Algae also has another benefit, which could eventually help cut
greenhouse gas emissions that cause global warming. Like any plant, it needs
carbon dioxide to grow. But Exxon and Synthetic Genomics hope to genetically
engineer new strains of algae that can absorb huge amounts of carbon dioxide —
like that emitted by power plants, for example. Exxon’s investment includes
$300 million for in-house studies and “potentially more” than $300 million to
Synthetic Genomics “if research and development milestones are successfully
met,” Exxon said. Those are relatively small numbers for Exxon, which last year
earned $45.22 billion on the strength of record-high oil prices. But the
companies referred to their partnership as a long-term research and development
effort, saying future investments could amount to billions of dollars.
Photosynthetic algae are very efficient at using sunlight energy to
convert carbon dioxide into cellular oils, or lipids. These can be processed
into fuels and industrial chemicals using existing refining techniques. Synthetic
Genomics said its scientists have been working for years to develop an
efficient way to harvest these oils. “Traditionally algae have been treated
like a crop to be grown and harvested in a process that can be expensive and
time-consuming,” Dr. Venter said. His company has engineered algae that produce
oils in a continuous process. “I came up with a notion to trick algae into
pumping more lipids out,” he said.
Both companies said they still had a range of problems to solve that
include determining what types of algae to use and whether it is more efficient
to grow them in open ponds or in closed containers called bioreactors.
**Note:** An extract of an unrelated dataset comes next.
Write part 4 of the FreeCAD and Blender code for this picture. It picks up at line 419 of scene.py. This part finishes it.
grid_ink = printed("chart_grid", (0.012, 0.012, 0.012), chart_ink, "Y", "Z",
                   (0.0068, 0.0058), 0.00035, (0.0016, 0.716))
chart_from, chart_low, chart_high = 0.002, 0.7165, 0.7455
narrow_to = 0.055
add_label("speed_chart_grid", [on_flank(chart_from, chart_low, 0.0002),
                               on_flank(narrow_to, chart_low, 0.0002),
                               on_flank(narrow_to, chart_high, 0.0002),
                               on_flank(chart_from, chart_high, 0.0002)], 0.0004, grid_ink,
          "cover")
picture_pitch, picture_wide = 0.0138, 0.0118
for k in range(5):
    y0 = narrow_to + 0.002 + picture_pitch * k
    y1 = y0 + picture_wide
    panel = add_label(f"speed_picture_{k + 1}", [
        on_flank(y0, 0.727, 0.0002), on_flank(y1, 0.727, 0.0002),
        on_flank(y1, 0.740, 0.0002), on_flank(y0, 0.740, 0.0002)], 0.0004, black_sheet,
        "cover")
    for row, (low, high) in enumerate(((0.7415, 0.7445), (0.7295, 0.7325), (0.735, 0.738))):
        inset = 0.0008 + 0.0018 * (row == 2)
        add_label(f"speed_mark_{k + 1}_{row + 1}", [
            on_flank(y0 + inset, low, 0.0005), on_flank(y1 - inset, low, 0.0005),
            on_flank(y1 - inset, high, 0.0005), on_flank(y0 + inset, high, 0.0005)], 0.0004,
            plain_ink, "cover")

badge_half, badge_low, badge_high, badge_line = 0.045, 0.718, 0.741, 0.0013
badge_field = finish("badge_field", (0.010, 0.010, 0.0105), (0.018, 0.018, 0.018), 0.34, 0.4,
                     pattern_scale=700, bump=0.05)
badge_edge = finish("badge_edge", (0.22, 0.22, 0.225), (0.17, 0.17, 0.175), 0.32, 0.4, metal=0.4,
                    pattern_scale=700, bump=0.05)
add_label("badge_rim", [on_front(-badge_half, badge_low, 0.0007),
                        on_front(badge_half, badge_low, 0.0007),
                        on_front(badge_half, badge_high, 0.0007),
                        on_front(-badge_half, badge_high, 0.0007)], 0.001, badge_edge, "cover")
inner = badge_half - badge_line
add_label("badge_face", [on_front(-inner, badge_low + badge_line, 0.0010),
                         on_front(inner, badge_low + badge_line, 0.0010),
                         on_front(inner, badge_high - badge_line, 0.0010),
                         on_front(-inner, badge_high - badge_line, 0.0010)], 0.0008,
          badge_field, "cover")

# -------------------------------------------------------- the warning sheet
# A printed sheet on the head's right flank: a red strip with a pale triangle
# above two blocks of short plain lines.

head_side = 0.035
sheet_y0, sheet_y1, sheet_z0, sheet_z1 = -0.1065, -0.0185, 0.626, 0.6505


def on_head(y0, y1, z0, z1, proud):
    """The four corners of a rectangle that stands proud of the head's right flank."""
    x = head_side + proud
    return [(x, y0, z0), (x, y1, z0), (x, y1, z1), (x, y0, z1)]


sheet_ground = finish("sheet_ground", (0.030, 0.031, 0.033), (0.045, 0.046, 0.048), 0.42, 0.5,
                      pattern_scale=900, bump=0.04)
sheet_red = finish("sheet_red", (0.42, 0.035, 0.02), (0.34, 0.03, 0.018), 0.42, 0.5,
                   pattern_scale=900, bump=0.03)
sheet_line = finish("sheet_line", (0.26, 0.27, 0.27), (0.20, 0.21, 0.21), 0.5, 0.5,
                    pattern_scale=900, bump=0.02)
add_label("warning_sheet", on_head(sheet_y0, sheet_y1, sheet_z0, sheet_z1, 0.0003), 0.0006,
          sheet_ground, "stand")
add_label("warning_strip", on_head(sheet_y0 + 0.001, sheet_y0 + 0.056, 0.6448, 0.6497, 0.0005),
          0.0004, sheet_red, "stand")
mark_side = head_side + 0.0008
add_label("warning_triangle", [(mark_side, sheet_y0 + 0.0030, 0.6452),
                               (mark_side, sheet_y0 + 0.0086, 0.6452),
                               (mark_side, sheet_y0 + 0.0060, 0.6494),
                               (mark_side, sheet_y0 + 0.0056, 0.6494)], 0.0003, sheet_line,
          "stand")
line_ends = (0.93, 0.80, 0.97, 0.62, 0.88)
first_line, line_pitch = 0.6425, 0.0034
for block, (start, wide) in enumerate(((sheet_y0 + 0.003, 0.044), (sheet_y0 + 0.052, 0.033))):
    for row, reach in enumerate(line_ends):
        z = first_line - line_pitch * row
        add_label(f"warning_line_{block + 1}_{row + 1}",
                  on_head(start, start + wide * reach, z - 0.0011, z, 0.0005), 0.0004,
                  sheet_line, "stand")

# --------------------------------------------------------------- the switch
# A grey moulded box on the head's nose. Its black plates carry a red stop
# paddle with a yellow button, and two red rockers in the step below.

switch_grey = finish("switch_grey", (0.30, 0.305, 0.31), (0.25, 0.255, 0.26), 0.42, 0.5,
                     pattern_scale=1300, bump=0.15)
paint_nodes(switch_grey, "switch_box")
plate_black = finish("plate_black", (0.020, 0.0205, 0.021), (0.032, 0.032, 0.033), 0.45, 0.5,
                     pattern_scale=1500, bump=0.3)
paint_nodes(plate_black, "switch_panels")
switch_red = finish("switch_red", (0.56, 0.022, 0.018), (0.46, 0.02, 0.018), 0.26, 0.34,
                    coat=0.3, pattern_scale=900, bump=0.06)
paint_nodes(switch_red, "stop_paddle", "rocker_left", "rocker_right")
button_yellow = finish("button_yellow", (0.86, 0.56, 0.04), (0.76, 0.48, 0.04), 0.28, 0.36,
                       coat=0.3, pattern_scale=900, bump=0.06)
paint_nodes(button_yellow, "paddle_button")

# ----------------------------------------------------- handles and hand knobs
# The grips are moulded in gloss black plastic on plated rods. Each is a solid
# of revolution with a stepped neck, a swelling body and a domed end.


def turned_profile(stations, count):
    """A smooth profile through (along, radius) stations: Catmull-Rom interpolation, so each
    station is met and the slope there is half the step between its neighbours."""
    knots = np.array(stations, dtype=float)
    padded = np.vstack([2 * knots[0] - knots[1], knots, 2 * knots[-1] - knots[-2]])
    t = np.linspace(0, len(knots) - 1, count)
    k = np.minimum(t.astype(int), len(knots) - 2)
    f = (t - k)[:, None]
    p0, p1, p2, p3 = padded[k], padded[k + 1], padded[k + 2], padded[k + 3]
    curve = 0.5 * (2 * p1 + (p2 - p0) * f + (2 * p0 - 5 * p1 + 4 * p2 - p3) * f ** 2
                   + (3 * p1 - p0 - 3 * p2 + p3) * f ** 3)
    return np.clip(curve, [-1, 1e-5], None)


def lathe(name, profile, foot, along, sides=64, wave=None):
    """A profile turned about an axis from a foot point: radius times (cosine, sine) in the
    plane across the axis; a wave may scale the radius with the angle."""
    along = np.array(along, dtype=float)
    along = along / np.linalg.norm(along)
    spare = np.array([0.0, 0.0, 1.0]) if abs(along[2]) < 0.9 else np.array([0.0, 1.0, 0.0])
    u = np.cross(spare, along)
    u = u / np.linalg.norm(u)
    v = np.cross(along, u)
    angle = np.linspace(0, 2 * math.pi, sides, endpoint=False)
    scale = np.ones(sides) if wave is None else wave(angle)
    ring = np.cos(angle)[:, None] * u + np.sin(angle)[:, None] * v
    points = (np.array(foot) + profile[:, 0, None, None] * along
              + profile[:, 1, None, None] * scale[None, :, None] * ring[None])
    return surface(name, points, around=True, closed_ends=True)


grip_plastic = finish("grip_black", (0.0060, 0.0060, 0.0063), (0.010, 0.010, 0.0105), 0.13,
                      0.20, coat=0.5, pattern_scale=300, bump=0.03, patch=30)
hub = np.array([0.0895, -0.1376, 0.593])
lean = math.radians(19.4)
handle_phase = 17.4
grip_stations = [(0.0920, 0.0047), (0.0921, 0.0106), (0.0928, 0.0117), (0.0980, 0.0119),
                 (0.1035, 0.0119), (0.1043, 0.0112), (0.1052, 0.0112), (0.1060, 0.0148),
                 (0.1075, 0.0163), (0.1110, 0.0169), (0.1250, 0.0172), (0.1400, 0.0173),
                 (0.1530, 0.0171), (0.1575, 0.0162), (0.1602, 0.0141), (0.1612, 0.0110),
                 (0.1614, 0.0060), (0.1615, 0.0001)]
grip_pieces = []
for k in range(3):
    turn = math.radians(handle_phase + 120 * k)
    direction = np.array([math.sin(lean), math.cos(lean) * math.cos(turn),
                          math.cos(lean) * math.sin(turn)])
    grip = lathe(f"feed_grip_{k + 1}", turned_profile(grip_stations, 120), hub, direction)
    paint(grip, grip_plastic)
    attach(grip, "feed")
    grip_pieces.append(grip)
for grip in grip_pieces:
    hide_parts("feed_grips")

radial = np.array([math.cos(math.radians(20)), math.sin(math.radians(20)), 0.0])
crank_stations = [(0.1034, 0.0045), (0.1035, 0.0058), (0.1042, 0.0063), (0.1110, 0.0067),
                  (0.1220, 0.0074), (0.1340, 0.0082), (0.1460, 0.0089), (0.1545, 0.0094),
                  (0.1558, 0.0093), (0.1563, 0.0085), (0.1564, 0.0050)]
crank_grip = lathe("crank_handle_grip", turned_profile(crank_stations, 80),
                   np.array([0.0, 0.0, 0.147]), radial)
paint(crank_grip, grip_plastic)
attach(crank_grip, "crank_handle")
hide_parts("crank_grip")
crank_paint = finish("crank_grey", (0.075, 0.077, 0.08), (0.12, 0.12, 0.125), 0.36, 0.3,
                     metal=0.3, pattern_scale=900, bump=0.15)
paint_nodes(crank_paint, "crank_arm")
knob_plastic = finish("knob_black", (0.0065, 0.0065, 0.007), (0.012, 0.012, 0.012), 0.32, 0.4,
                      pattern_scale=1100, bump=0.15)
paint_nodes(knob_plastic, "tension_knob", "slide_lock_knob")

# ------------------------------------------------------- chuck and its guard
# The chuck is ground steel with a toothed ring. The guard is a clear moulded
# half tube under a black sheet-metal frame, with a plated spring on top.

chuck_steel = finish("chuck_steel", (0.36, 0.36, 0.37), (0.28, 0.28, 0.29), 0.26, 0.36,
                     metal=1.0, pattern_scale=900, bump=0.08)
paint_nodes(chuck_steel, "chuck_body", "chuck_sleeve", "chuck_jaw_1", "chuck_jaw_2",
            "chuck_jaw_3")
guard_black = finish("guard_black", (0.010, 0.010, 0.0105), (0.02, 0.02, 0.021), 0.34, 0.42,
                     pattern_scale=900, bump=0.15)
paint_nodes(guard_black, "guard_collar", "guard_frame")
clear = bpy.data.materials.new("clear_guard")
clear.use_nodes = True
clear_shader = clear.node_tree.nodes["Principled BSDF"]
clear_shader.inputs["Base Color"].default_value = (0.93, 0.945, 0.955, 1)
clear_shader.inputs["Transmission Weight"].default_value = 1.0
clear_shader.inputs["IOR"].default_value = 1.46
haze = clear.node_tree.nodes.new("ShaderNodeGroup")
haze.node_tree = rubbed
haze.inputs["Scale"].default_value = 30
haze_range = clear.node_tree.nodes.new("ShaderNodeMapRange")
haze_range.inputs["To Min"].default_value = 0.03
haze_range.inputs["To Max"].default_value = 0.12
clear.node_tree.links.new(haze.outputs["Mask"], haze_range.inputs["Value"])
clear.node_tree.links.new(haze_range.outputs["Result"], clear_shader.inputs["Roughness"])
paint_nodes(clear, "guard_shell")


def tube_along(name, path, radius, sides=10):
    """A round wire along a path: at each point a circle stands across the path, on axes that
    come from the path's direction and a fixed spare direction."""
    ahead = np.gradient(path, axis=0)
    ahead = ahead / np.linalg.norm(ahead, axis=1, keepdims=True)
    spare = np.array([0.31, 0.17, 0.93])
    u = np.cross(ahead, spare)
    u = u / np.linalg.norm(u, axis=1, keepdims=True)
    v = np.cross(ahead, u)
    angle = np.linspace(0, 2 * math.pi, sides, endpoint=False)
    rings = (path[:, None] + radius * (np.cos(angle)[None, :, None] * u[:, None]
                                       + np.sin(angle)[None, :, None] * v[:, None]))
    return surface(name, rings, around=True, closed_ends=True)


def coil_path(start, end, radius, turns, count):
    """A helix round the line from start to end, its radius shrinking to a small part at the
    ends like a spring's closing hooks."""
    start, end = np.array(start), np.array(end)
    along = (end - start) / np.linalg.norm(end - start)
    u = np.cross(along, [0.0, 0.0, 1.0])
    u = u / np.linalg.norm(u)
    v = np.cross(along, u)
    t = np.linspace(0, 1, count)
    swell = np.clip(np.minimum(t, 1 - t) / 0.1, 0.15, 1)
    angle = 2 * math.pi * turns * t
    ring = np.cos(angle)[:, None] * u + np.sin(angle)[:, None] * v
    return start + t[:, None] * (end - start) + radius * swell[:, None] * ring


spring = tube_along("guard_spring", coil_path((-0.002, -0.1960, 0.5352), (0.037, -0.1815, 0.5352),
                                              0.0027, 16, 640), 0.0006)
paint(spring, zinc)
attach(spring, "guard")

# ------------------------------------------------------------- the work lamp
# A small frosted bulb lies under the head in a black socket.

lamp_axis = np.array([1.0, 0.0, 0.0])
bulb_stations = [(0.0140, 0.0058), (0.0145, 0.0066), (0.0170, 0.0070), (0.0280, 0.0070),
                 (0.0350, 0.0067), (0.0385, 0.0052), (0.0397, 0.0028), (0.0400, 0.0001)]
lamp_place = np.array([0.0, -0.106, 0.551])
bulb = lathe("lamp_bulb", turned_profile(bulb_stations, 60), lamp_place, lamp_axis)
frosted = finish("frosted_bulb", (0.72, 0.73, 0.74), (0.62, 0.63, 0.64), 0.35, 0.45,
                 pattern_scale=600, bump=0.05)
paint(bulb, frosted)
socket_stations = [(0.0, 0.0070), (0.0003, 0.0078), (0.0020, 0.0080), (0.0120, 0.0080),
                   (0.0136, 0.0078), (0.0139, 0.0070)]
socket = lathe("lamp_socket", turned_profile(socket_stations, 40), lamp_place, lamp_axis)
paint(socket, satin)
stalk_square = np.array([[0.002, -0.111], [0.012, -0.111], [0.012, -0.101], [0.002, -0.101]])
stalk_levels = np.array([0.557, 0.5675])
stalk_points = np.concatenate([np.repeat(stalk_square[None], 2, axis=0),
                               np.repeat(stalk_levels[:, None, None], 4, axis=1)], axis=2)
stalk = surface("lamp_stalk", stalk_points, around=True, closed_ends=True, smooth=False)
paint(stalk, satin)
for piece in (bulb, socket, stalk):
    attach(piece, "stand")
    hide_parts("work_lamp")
They
also emphasized the vast scale required for making a meaningful biofuels
contribution in the United States market, which consumes nine million barrels
of gasoline each day — or roughly 138 billion gallons each year. “For most
scientists, scalability means going from a test tube to a beaker,” Dr. Venter
said. “We have to go from a test tube to millions of gallons.”
The rest of the petroleum industry has been slowly shedding its
reluctance toward biofuels, under pressure from government mandates that
require increasing use of ethanol in the country’s energy supplies over the
next decades. So far, many of the
pioneering partnerships between big oil and biotech companies have involved
European oil companies, including BP and Royal Dutch Shell.
American companies have only slowly been following suit. The Valero Energy Corporation,
the country’s largest refiner, has acquired seven corn ethanol plants from
VeraSun Energy, which went bankrupt last year. Chevron has formed a joint venture with Weyerhaeuser to
develop biofuels from wood waste.
Dr. Venter said Exxon’s involvement in developing biofuels was a
critical component to bringing large-scale alternative fuels. “These changes
can’t take place without the leader in the fuel industry,” he said.